Accounting for a  business combination required our management to make significant estimates and assumptions, especially at the acquisition date, including our estimates of the value of intangible assets, contractual obligations assumed, pre-acquisition contingencies and any contingent consideration, where applicable. Although we believe that the assumptions and estimates we have made for the acquisition of Aeropost are reasonable and appropriate, they are based in part on historical experience and information obtained from the management of the acquired company and are inherently uncertain.



Examples of critical estimates in valuing certain of the intangible assets we have acquired include but are not limited to:



·

future expected cash flows from the existing revenue streams of Aeropost, including the related estimates of amounts and timing and estimated costs to sell, market, deliver and support such revenues, among other estimates;



·

future expected cash flows from acquired developed technology including estimated amounts to be received for such developed technology and the time period over which such cash flows are expected to be received, among other estimates; and



·

discount rates.



Unanticipated events and circumstances may occur that may affect the accuracy or validity of such assumptions, estimates or actual results.

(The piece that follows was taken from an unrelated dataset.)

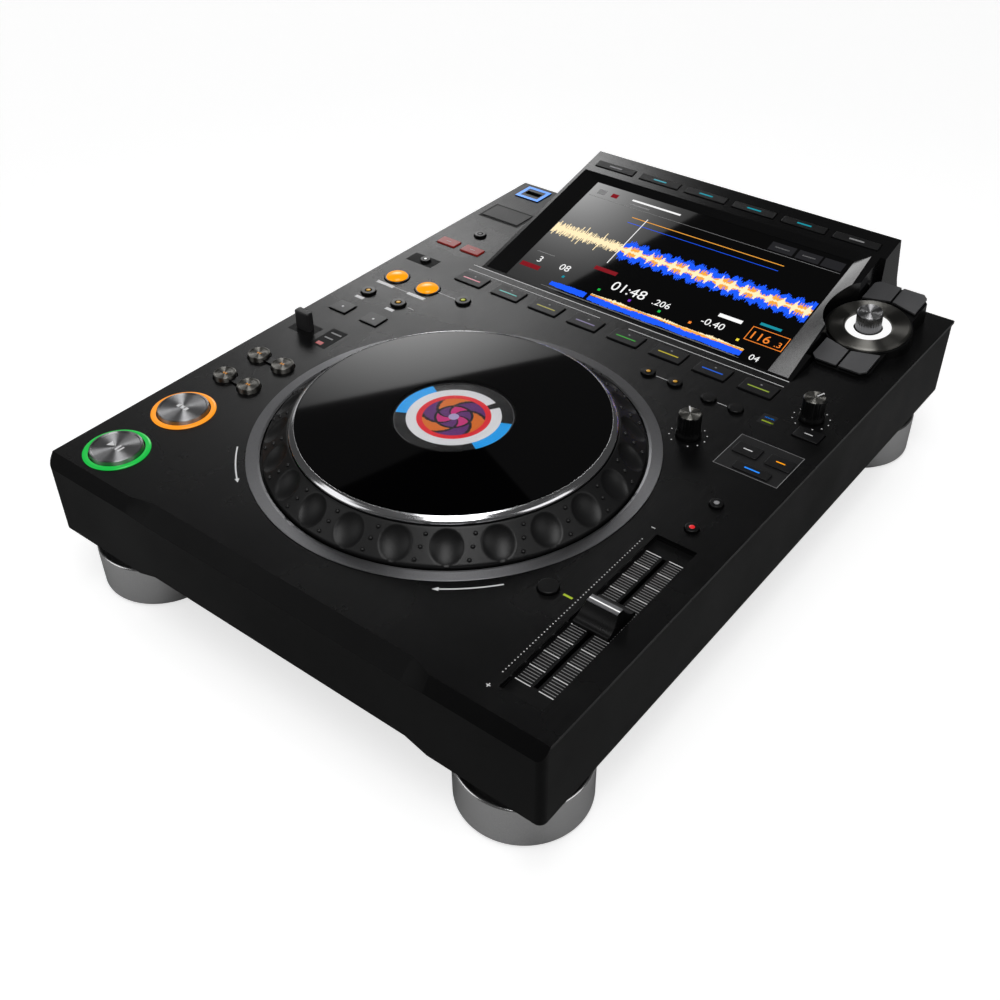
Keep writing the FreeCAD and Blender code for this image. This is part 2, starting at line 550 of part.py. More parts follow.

We may identify certain pre-acquisition contingencies as of the acquisition date and may extend our review and evaluation of these pre-acquisition contingencies throughout the measurement period in order to obtain sufficient information to assess whether we should include these contingencies as a part of the fair value estimates of assets acquired and liabilities assumed and, if so, determine their estimated amounts.



If we cannot reasonably determine the fair value of a pre-acquisition contingency (non-income tax related) by the end of the measurement period, which is generally the case given the nature of such matters, we will recognize an asset or a liability for such pre-acquisition contingency if: (1) it is probable that an asset existed or a liability had been incurred at the acquisition date and (2) the amount of the asset or liability can be reasonably estimated.



Subsequent to the measurement period, changes in our estimates of such contingencies will affect earnings and could have a material effect on our results of operations and financial position.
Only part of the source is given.